В новогодний вечер столы в Астафьеве ломились. За ними восседали видные персоны. Дамы – в бальном. Мужчины – кто в партийном, кто в военном. Девяносто процентов из них были обречены уже скоро сменить свои ромбы и шпалы на робы и бушлаты, балык – на баланду, а покои – на бараки. А юные знатоки иностранных машин – на палаты детдомов. Но пока – гуляют: пир горой! С новым, 1937 годом! Слава СССР! Слава великому Сталину! Ура!
Евгения – в блистательном платье. Шампанское, икра и искры в хрустале. Без пяти двенадцать. И тут ее зовут к телефону. Думала – муж. Оказалось – знакомый. Звонит с комплиментом… Вернулась на двенадцатом ударе часов. Алеша с кем-то чокался ситром.
Этот Новый год она с ним. Но ни один следующий. Никогда.
Вскоре Евгению исключили из партии. Стало ясно: ничто уже не выяснится: наказание вовсе не требует наличия преступления. Что ни день – новости об арестах. Они видели: в ВКП(б) идет безжалостная и неумолимая чистка. Среди ее жертв – хорошо им знакомые люди, в измену которых не верили. Но и не смели усомниться.
С 7 февраля 1937 года – со дня изгнания мамы из партии – родители ждали ареста.
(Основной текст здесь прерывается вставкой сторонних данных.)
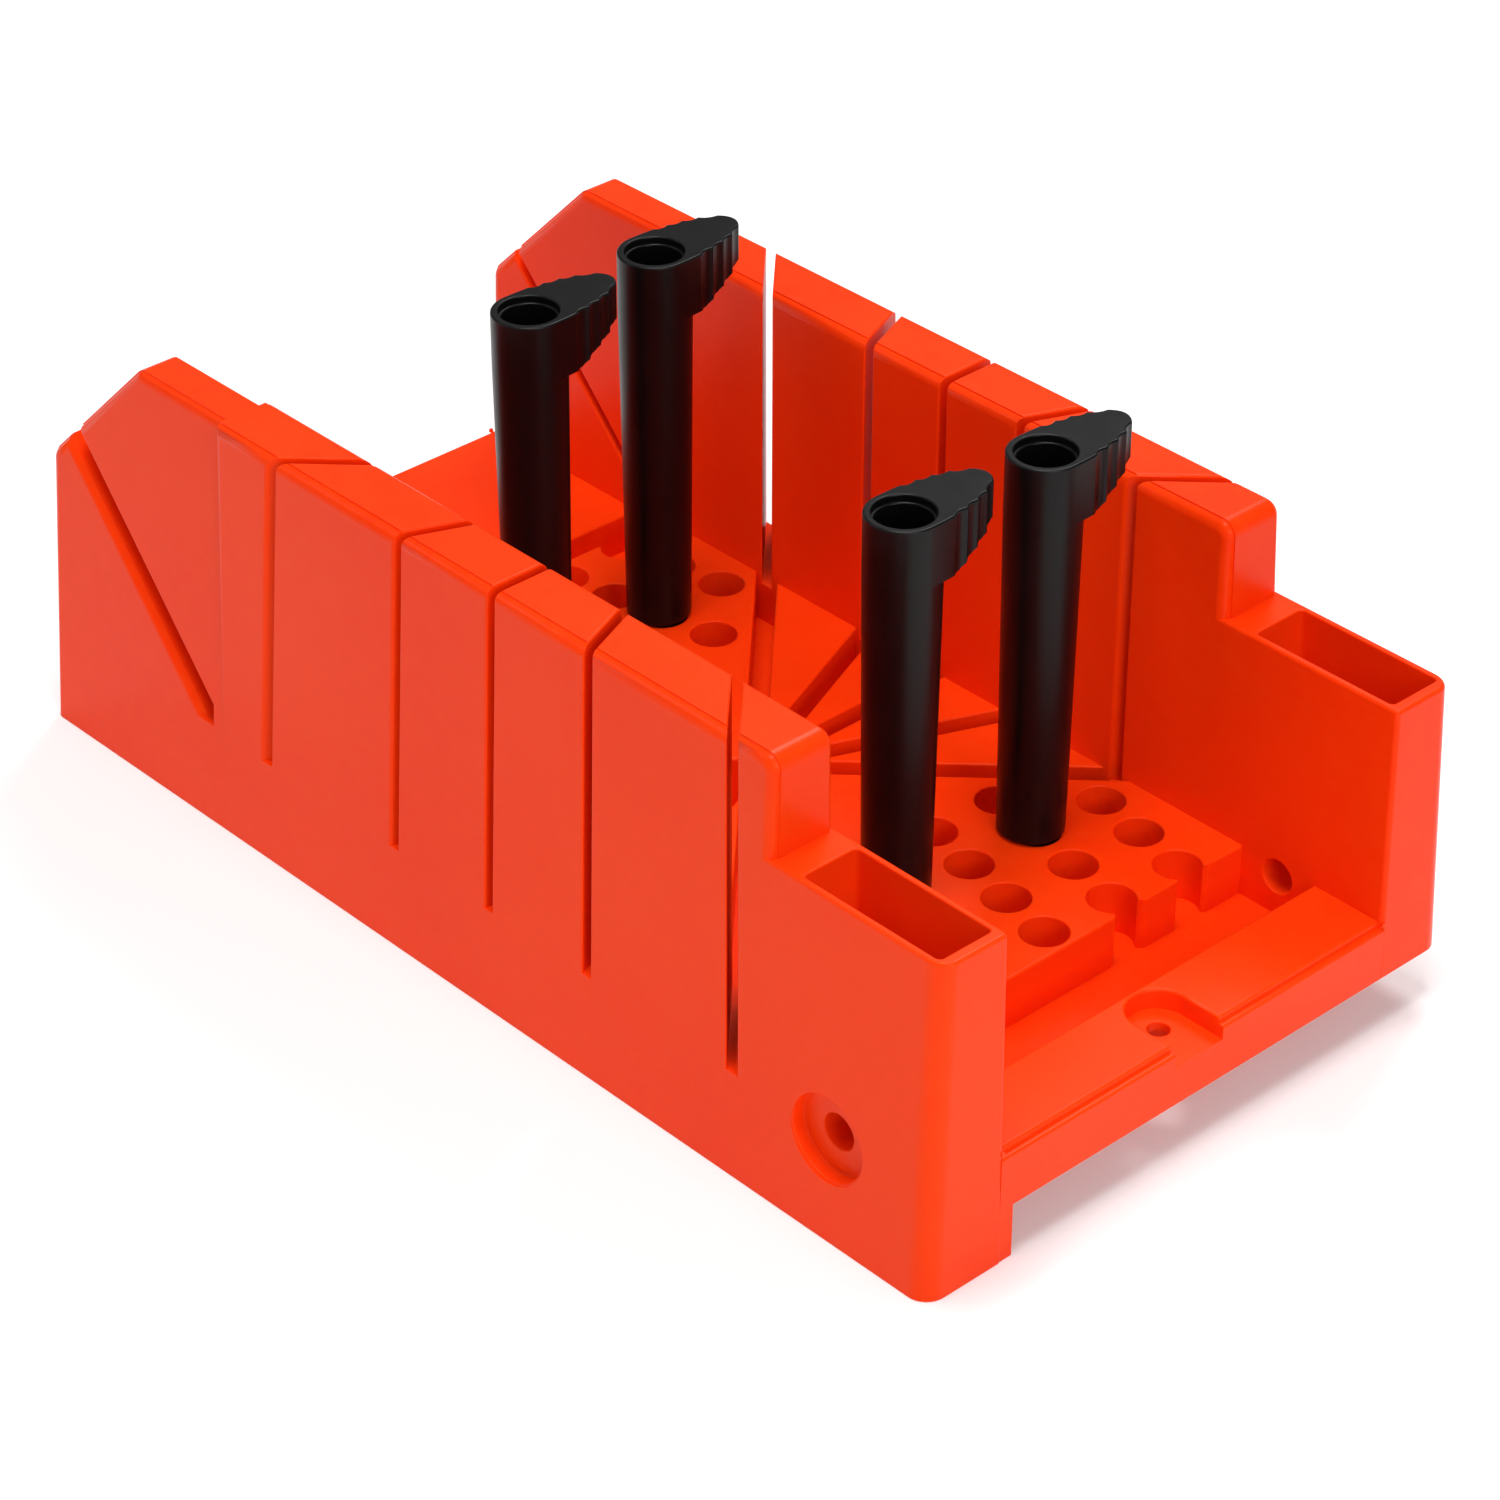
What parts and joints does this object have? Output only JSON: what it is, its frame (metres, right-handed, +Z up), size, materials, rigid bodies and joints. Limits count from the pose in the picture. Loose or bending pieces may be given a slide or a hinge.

До того их быт охраняли дзержинцы Николая Ежова. И они предпочитали не думать о том, сколько порушено судеб и карьер, сколько коллег ушло из личных кабинетов в кабинеты следователей. И те же чекисты, что прежде хранили их покой, теперь стерегут их в тюрьме, на этапах, в лагерях. Затем и несут они бессонную вахту в здании республиканского управления НКВД на улице Дзержинского (и сейчас – Дзержинского), что в Казани звали «Черным озером» (в текстах Аксенова – «Бурым оврагом»). Зимой на озере заливали каток. Там кружили румяные юноши и девушки. И, кружа, глядели на окна, всегда сиявшие электричеством.